Anyway, call me this gbrosteve if you must, but I prefer you call me Chris. But just call me. :-)
And even given all that, I still really don't wanna see your burnt banana. That was a good one!
Applying insecticidal soap in the direct sunlight is asking for problems with many plants. It should always be used before OR after the sunniest, hottest part of the day. Applying it in the early evening allows the product to stay wet (thus, effective) longer.
Also, it's not advisable to use insecticidal soap unless you actually have an infestation of a pest that needs to be managed. As soon as the product dries, it effectiveness is gone...there is no residual effect. Applying it 'in case there is something there' is a waste of time and money. In other words....'bad advice'. ;-)
I doubt it's the humidity. It looks like the were subjected to some cold temperatures to me. The same thing happened to me last year after getting in a hurry and planting too early, but they did recover as the weather warmed. If it's not cold temps then I'd say it was stuck into sun too fast.
Here in Eastern WA our summers get quite hot and our humidity is little more than heathen in CA and I always have them planted in full sun in a south facing bed.
What ever happened with your Basil?

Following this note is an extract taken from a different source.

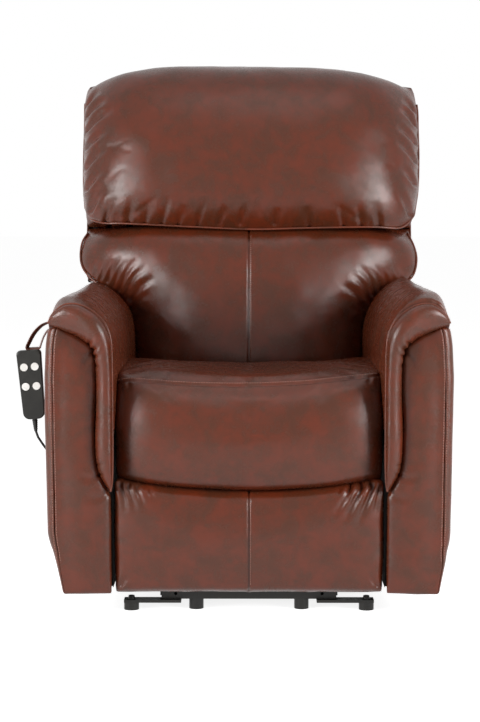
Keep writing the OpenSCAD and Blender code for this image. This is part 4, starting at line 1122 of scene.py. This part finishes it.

Where those leaves good to use? Cause My was doing wonderful and all of a sudden it's starting to look like yours, But I was thinking that the plant was just about finished producing and is dying back
When my tomatoes looked like that they needed potassium. So I went googling for you. Found this.
I snipped this from the following website.
'Potassium deficiency is another common cause of black patches on basil plants. Basil is prone to this deficiency since it has a high requirement for potassium, particularly as the plants mature. Giving the plants some potassium-based liquid fertilizers might be worth a try. Good luck with your basil plants.'
Well, Garden web wouldn't let me post the name of the site. Got a spam alert. Anyways, check into a potassium deficiency. Hope this helps.